WRITTEN EXERCISE: Repeat the entire listing exactly.
===== INPUT FOR THIS TASK
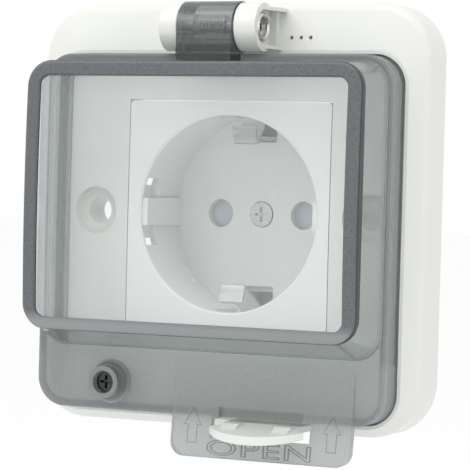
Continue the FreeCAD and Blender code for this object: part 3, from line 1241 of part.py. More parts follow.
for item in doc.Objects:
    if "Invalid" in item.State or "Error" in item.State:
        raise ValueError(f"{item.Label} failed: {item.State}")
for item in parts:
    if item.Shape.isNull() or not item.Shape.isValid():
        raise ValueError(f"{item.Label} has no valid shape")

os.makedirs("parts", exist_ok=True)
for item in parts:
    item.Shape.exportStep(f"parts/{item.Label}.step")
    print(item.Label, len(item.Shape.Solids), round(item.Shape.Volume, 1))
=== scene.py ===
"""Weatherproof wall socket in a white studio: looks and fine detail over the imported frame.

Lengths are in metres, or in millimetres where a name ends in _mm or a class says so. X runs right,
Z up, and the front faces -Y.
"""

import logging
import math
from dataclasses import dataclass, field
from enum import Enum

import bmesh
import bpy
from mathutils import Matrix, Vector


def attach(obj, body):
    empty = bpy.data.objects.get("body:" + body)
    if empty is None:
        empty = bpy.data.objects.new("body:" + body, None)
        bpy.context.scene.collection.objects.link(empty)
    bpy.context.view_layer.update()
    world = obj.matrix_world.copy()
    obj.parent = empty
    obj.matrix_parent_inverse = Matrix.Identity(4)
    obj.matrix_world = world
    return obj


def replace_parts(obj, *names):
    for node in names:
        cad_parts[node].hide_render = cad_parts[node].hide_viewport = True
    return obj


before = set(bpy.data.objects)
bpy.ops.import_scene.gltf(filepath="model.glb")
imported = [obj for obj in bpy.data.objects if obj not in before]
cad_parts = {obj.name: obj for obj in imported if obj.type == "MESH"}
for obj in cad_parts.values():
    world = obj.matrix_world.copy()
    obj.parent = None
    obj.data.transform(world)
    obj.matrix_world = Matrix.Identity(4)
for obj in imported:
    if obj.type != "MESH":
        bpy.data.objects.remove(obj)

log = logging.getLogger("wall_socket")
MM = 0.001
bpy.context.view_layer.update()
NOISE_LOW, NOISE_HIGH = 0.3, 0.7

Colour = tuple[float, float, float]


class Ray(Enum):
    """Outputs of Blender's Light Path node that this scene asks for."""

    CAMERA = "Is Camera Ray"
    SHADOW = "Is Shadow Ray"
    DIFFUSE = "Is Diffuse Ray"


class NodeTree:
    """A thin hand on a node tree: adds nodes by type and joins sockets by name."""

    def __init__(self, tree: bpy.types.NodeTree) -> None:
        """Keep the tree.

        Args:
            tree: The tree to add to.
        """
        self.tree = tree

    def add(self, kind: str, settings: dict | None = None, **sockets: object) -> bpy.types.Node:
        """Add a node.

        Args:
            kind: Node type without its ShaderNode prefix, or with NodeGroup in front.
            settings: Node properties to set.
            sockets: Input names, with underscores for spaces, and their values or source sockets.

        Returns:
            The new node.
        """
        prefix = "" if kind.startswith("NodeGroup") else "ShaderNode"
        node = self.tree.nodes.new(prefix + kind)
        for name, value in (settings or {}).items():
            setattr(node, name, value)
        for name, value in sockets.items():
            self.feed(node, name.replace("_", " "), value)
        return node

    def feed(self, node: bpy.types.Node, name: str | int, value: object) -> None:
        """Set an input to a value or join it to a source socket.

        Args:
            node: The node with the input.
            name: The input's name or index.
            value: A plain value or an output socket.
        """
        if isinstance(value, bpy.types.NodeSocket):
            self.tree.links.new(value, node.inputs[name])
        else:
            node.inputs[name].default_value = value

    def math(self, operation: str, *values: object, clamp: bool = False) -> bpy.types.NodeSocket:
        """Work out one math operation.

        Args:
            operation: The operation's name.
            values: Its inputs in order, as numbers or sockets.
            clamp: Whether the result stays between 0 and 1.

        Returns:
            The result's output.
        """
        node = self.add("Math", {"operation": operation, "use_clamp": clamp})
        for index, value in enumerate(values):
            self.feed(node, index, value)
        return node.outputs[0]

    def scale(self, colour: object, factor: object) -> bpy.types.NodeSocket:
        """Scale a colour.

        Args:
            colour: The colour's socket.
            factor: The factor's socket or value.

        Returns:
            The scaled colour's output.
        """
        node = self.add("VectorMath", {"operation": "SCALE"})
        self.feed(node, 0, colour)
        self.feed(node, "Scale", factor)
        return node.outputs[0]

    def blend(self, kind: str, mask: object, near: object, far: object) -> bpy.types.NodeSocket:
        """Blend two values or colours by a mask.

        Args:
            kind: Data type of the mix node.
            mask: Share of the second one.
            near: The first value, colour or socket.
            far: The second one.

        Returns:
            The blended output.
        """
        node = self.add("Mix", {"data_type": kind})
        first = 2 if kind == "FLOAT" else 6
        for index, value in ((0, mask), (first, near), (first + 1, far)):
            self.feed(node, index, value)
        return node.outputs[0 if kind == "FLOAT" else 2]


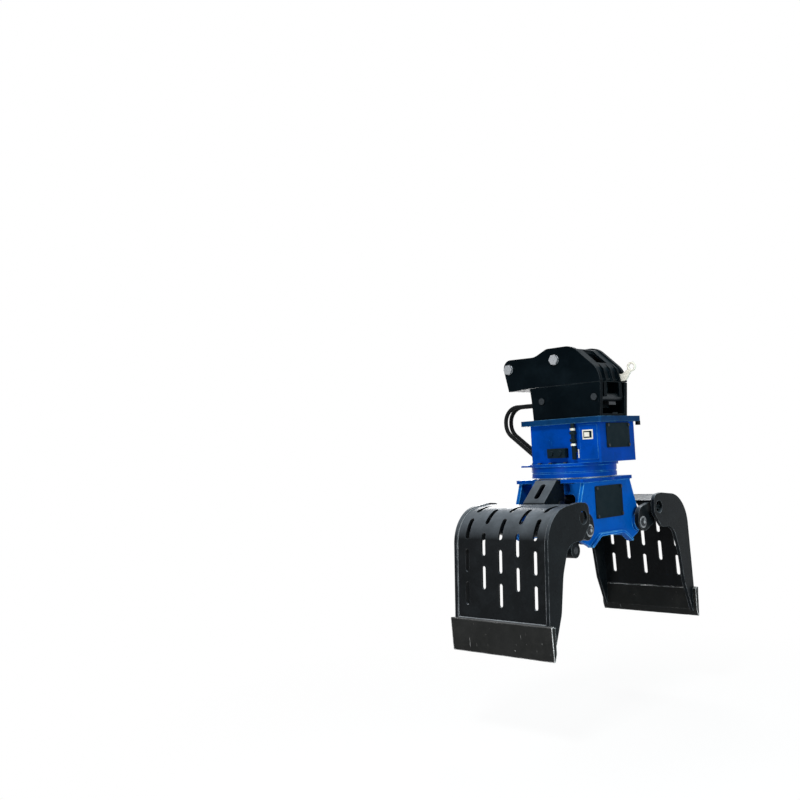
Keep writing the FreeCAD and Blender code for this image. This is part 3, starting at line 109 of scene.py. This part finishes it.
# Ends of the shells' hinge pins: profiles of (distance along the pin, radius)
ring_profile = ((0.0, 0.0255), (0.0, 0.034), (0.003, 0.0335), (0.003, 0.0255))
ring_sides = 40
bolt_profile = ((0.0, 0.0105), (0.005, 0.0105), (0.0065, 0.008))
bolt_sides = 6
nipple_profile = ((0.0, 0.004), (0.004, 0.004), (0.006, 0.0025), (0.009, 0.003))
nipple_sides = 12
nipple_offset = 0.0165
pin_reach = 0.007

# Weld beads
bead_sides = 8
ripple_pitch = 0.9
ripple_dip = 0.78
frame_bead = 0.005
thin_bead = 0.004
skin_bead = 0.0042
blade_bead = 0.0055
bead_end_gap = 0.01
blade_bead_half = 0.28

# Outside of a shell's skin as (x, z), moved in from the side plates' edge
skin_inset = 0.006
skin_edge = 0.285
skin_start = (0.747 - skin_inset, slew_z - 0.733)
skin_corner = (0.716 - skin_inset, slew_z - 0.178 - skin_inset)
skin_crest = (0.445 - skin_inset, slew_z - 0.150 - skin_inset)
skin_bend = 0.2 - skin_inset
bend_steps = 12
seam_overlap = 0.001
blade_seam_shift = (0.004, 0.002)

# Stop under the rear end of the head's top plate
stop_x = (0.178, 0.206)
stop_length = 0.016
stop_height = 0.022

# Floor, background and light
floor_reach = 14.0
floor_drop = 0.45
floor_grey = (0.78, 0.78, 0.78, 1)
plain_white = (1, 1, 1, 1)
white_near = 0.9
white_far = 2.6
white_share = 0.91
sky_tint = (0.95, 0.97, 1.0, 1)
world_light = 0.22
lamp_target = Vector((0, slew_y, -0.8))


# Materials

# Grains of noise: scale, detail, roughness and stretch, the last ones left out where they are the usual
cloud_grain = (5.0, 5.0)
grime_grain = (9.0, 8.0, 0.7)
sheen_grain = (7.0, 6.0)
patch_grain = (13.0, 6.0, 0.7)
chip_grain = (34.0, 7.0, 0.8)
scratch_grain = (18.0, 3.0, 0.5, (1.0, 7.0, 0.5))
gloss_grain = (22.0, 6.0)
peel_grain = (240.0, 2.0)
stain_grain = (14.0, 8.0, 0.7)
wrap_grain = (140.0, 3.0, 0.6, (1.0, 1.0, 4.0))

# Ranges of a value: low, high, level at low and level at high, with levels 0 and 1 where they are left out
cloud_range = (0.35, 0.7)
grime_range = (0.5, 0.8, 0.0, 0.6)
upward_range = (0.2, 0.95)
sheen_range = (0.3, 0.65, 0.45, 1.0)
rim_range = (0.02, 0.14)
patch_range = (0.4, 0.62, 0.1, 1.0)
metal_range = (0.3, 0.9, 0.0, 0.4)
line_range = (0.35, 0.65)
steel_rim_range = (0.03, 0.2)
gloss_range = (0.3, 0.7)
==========
RESULT OF THIS TASK:
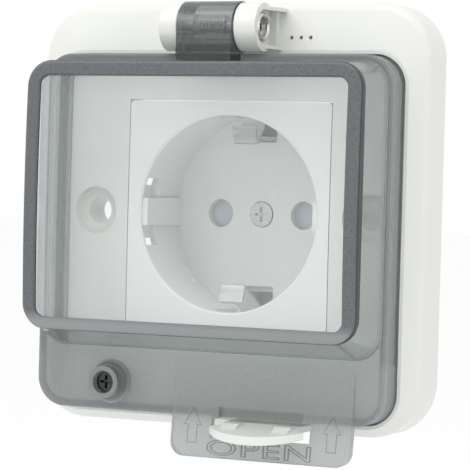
Continue the FreeCAD and Blender code for this object: part 3, from line 1241 of part.py. More parts follow.
for item in doc.Objects:
    if "Invalid" in item.State or "Error" in item.State:
        raise ValueError(f"{item.Label} failed: {item.State}")
for item in parts:
    if item.Shape.isNull() or not item.Shape.isValid():
        raise ValueError(f"{item.Label} has no valid shape")

os.makedirs("parts", exist_ok=True)
for item in parts:
    item.Shape.exportStep(f"parts/{item.Label}.step")
    print(item.Label, len(item.Shape.Solids), round(item.Shape.Volume, 1))
=== scene.py ===
"""Weatherproof wall socket in a white studio: looks and fine detail over the imported frame.

Lengths are in metres, or in millimetres where a name ends in _mm or a class says so. X runs right,
Z up, and the front faces -Y.
"""

import logging
import math
from dataclasses import dataclass, field
from enum import Enum

import bmesh
import bpy
from mathutils import Matrix, Vector


def attach(obj, body):
    empty = bpy.data.objects.get("body:" + body)
    if empty is None:
        empty = bpy.data.objects.new("body:" + body, None)
        bpy.context.scene.collection.objects.link(empty)
    bpy.context.view_layer.update()
    world = obj.matrix_world.copy()
    obj.parent = empty
    obj.matrix_parent_inverse = Matrix.Identity(4)
    obj.matrix_world = world
    return obj


def replace_parts(obj, *names):
    for node in names:
        cad_parts[node].hide_render = cad_parts[node].hide_viewport = True
    return obj


before = set(bpy.data.objects)
bpy.ops.import_scene.gltf(filepath="model.glb")
imported = [obj for obj in bpy.data.objects if obj not in before]
cad_parts = {obj.name: obj for obj in imported if obj.type == "MESH"}
for obj in cad_parts.values():
    world = obj.matrix_world.copy()
    obj.parent = None
    obj.data.transform(world)
    obj.matrix_world = Matrix.Identity(4)
for obj in imported:
    if obj.type != "MESH":
        bpy.data.objects.remove(obj)

log = logging.getLogger("wall_socket")
MM = 0.001
bpy.context.view_layer.update()
NOISE_LOW, NOISE_HIGH = 0.3, 0.7

Colour = tuple[float, float, float]


class Ray(Enum):
    """Outputs of Blender's Light Path node that this scene asks for."""

    CAMERA = "Is Camera Ray"
    SHADOW = "Is Shadow Ray"
    DIFFUSE = "Is Diffuse Ray"


class NodeTree:
    """A thin hand on a node tree: adds nodes by type and joins sockets by name."""

    def __init__(self, tree: bpy.types.NodeTree) -> None:
        """Keep the tree.

        Args:
            tree: The tree to add to.
        """
        self.tree = tree

    def add(self, kind: str, settings: dict | None = None, **sockets: object) -> bpy.types.Node:
        """Add a node.

        Args:
            kind: Node type without its ShaderNode prefix, or with NodeGroup in front.
            settings: Node properties to set.
            sockets: Input names, with underscores for spaces, and their values or source sockets.

        Returns:
            The new node.
        """
        prefix = "" if kind.startswith("NodeGroup") else "ShaderNode"
        node = self.tree.nodes.new(prefix + kind)
        for name, value in (settings or {}).items():
            setattr(node, name, value)
        for name, value in sockets.items():
            self.feed(node, name.replace("_", " "), value)
        return node

    def feed(self, node: bpy.types.Node, name: str | int, value: object) -> None:
        """Set an input to a value or join it to a source socket.

        Args:
            node: The node with the input.
            name: The input's name or index.
            value: A plain value or an output socket.
        """
        if isinstance(value, bpy.types.NodeSocket):
            self.tree.links.new(value, node.inputs[name])
        else:
            node.inputs[name].default_value = value

    def math(self, operation: str, *values: object, clamp: bool = False) -> bpy.types.NodeSocket:
        """Work out one math operation.

        Args:
            operation: The operation's name.
            values: Its inputs in order, as numbers or sockets.
            clamp: Whether the result stays between 0 and 1.

        Returns:
            The result's output.
        """
        node = self.add("Math", {"operation": operation, "use_clamp": clamp})
        for index, value in enumerate(values):
            self.feed(node, index, value)
        return node.outputs[0]

    def scale(self, colour: object, factor: object) -> bpy.types.NodeSocket:
        """Scale a colour.

        Args:
            colour: The colour's socket.
            factor: The factor's socket or value.

        Returns:
            The scaled colour's output.
        """
        node = self.add("VectorMath", {"operation": "SCALE"})
        self.feed(node, 0, colour)
        self.feed(node, "Scale", factor)
        return node.outputs[0]

    def blend(self, kind: str, mask: object, near: object, far: object) -> bpy.types.NodeSocket:
        """Blend two values or colours by a mask.

        Args:
            kind: Data type of the mix node.
            mask: Share of the second one.
            near: The first value, colour or socket.
            far: The second one.

        Returns:
            The blended output.
        """
        node = self.add("Mix", {"data_type": kind})
        first = 2 if kind == "FLOAT" else 6
        for index, value in ((0, mask), (first, near), (first + 1, far)):
            self.feed(node, index, value)
        return node.outputs[0 if kind == "FLOAT" else 2]


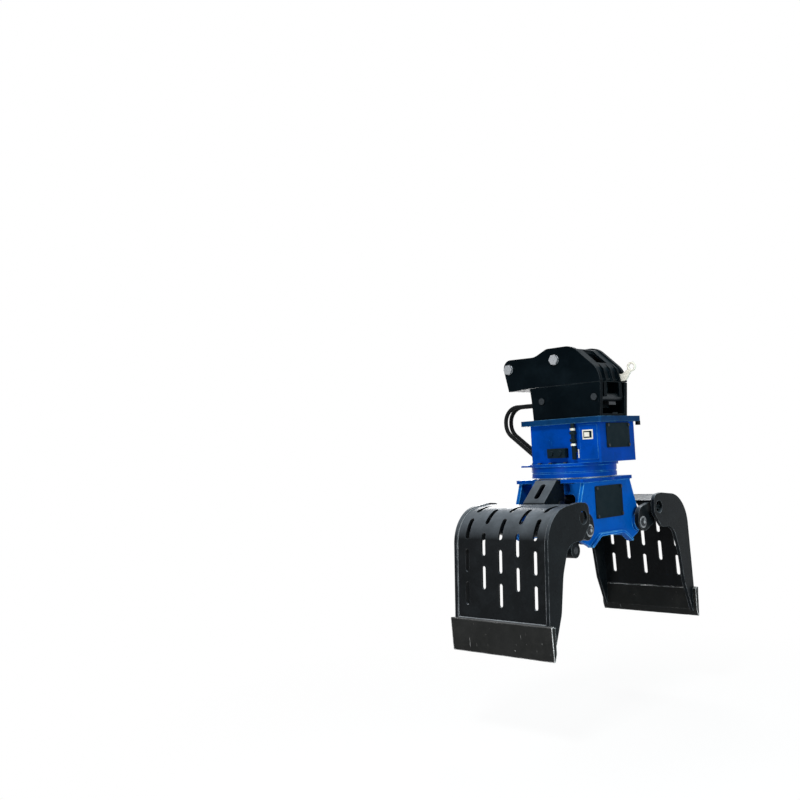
Keep writing the FreeCAD and Blender code for this image. This is part 3, starting at line 109 of scene.py. This part finishes it.
# Ends of the shells' hinge pins: profiles of (distance along the pin, radius)
ring_profile = ((0.0, 0.0255), (0.0, 0.034), (0.003, 0.0335), (0.003, 0.0255))
ring_sides = 40
bolt_profile = ((0.0, 0.0105), (0.005, 0.0105), (0.0065, 0.008))
bolt_sides = 6
nipple_profile = ((0.0, 0.004), (0.004, 0.004), (0.006, 0.0025), (0.009, 0.003))
nipple_sides = 12
nipple_offset = 0.0165
pin_reach = 0.007

# Weld beads
bead_sides = 8
ripple_pitch = 0.9
ripple_dip = 0.78
frame_bead = 0.005
thin_bead = 0.004
skin_bead = 0.0042
blade_bead = 0.0055
bead_end_gap = 0.01
blade_bead_half = 0.28

# Outside of a shell's skin as (x, z), moved in from the side plates' edge
skin_inset = 0.006
skin_edge = 0.285
skin_start = (0.747 - skin_inset, slew_z - 0.733)
skin_corner = (0.716 - skin_inset, slew_z - 0.178 - skin_inset)
skin_crest = (0.445 - skin_inset, slew_z - 0.150 - skin_inset)
skin_bend = 0.2 - skin_inset
bend_steps = 12
seam_overlap = 0.001
blade_seam_shift = (0.004, 0.002)

# Stop under the rear end of the head's top plate
stop_x = (0.178, 0.206)
stop_length = 0.016
stop_height = 0.022

# Floor, background and light
floor_reach = 14.0
floor_drop = 0.45
floor_grey = (0.78, 0.78, 0.78, 1)
plain_white = (1, 1, 1, 1)
white_near = 0.9
white_far = 2.6
white_share = 0.91
sky_tint = (0.95, 0.97, 1.0, 1)
world_light = 0.22
lamp_target = Vector((0, slew_y, -0.8))


# Materials

# Grains of noise: scale, detail, roughness and stretch, the last ones left out where they are the usual
cloud_grain = (5.0, 5.0)
grime_grain = (9.0, 8.0, 0.7)
sheen_grain = (7.0, 6.0)
patch_grain = (13.0, 6.0, 0.7)
chip_grain = (34.0, 7.0, 0.8)
scratch_grain = (18.0, 3.0, 0.5, (1.0, 7.0, 0.5))
gloss_grain = (22.0, 6.0)
peel_grain = (240.0, 2.0)
stain_grain = (14.0, 8.0, 0.7)
wrap_grain = (140.0, 3.0, 0.6, (1.0, 1.0, 4.0))

# Ranges of a value: low, high, level at low and level at high, with levels 0 and 1 where they are left out
cloud_range = (0.35, 0.7)
grime_range = (0.5, 0.8, 0.0, 0.6)
upward_range = (0.2, 0.95)
sheen_range = (0.3, 0.65, 0.45, 1.0)
rim_range = (0.02, 0.14)
patch_range = (0.4, 0.62, 0.1, 1.0)
metal_range = (0.3, 0.9, 0.0, 0.4)
line_range = (0.35, 0.65)
steel_rim_range = (0.03, 0.2)
gloss_range = (0.3, 0.7)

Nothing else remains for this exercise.